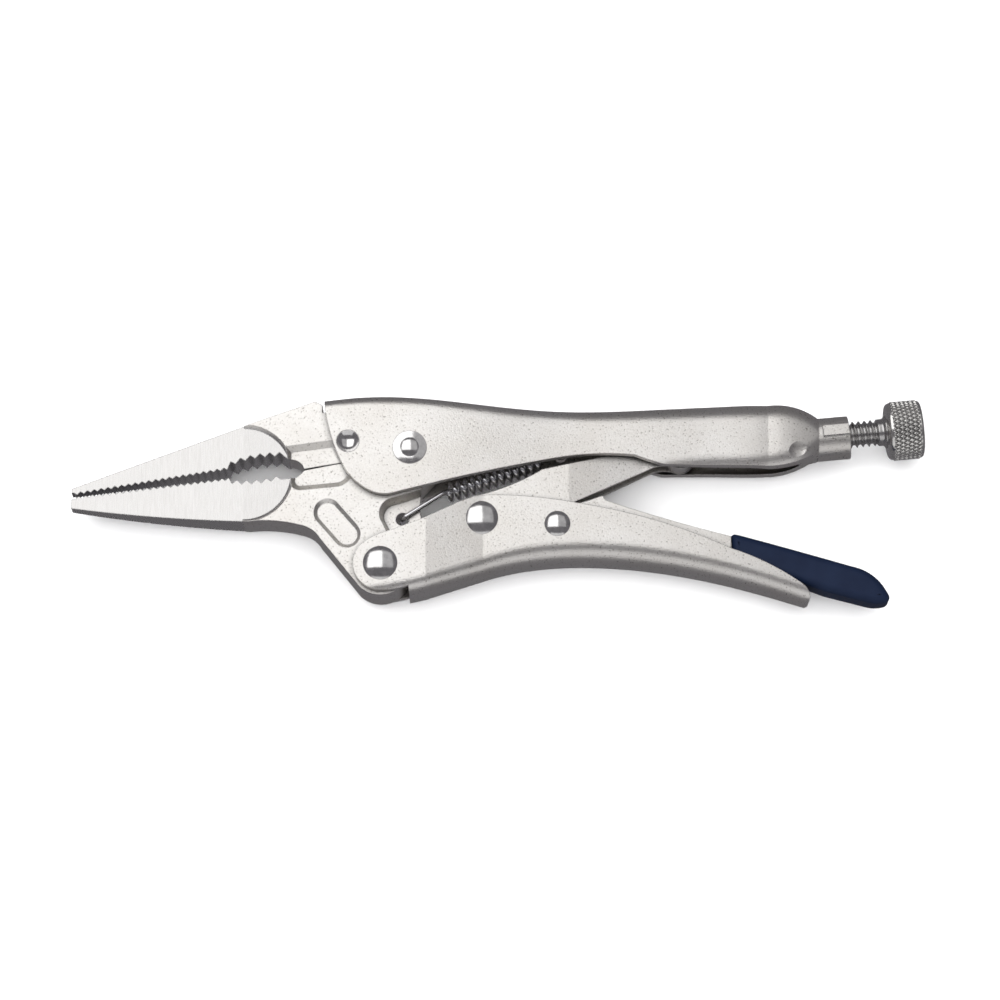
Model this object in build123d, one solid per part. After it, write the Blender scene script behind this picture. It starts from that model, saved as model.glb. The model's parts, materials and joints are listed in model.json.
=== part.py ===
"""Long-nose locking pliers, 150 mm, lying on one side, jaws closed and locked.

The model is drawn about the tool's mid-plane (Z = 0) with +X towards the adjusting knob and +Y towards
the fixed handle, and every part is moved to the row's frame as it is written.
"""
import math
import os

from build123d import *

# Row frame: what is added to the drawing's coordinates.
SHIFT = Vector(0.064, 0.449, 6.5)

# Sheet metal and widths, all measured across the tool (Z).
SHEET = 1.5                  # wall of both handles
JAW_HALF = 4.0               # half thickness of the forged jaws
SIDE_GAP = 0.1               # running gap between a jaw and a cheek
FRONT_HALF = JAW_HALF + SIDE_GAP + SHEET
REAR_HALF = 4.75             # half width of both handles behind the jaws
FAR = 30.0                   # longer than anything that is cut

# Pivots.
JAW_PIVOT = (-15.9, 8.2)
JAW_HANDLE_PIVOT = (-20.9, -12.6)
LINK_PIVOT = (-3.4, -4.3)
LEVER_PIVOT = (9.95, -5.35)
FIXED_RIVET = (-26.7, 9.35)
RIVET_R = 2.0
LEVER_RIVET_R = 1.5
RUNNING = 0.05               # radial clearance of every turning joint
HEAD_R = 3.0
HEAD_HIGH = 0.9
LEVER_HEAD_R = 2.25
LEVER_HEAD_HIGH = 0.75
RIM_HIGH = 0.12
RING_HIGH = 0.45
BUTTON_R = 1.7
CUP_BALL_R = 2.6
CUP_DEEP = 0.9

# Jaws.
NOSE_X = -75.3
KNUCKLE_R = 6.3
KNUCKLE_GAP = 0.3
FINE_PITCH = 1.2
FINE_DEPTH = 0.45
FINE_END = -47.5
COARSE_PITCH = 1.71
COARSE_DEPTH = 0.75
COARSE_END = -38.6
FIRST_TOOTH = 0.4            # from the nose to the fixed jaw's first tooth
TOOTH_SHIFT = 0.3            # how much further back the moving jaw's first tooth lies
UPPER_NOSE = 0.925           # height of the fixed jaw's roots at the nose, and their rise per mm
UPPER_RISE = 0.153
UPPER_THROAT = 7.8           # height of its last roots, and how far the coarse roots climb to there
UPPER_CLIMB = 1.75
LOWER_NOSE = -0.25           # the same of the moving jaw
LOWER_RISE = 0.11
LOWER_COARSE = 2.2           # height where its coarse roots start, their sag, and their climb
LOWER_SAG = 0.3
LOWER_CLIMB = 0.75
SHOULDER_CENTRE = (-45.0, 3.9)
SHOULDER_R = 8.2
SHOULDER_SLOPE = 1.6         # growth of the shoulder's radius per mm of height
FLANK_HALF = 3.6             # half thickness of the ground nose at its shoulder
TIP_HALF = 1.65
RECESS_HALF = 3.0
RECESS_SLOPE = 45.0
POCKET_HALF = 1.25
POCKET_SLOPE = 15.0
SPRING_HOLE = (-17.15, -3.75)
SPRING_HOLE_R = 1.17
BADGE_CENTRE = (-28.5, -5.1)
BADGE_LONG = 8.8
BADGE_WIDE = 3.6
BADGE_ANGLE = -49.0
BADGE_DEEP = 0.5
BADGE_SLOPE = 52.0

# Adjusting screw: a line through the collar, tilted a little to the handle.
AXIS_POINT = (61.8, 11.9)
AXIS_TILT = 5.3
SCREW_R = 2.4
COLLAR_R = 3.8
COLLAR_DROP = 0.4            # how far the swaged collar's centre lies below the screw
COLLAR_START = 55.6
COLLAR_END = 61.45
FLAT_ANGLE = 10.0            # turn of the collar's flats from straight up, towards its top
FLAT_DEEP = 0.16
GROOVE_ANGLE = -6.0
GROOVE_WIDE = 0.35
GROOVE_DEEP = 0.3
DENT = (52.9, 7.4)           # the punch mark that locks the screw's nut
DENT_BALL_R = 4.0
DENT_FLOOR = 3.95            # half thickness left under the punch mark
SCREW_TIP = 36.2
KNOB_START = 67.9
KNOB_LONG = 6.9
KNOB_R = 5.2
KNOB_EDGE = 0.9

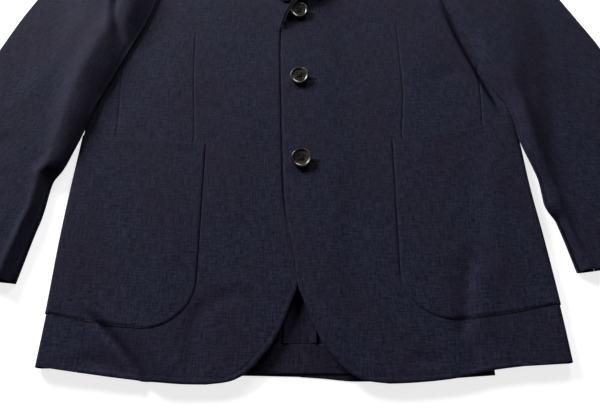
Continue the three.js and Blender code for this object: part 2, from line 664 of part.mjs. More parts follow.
# # # # #
- What to work on: Out of the preceding entries, pull every line containing the string "parts".

- Correct output:
Model this object in build123d, one solid per part. After it, write the Blender scene script behind this picture. It starts from that model, saved as model.glb. The model's parts, materials and joints are listed in model.json.
Continue the three.js and Blender code for this object: part 2, from line 664 of part.mjs. More parts follow.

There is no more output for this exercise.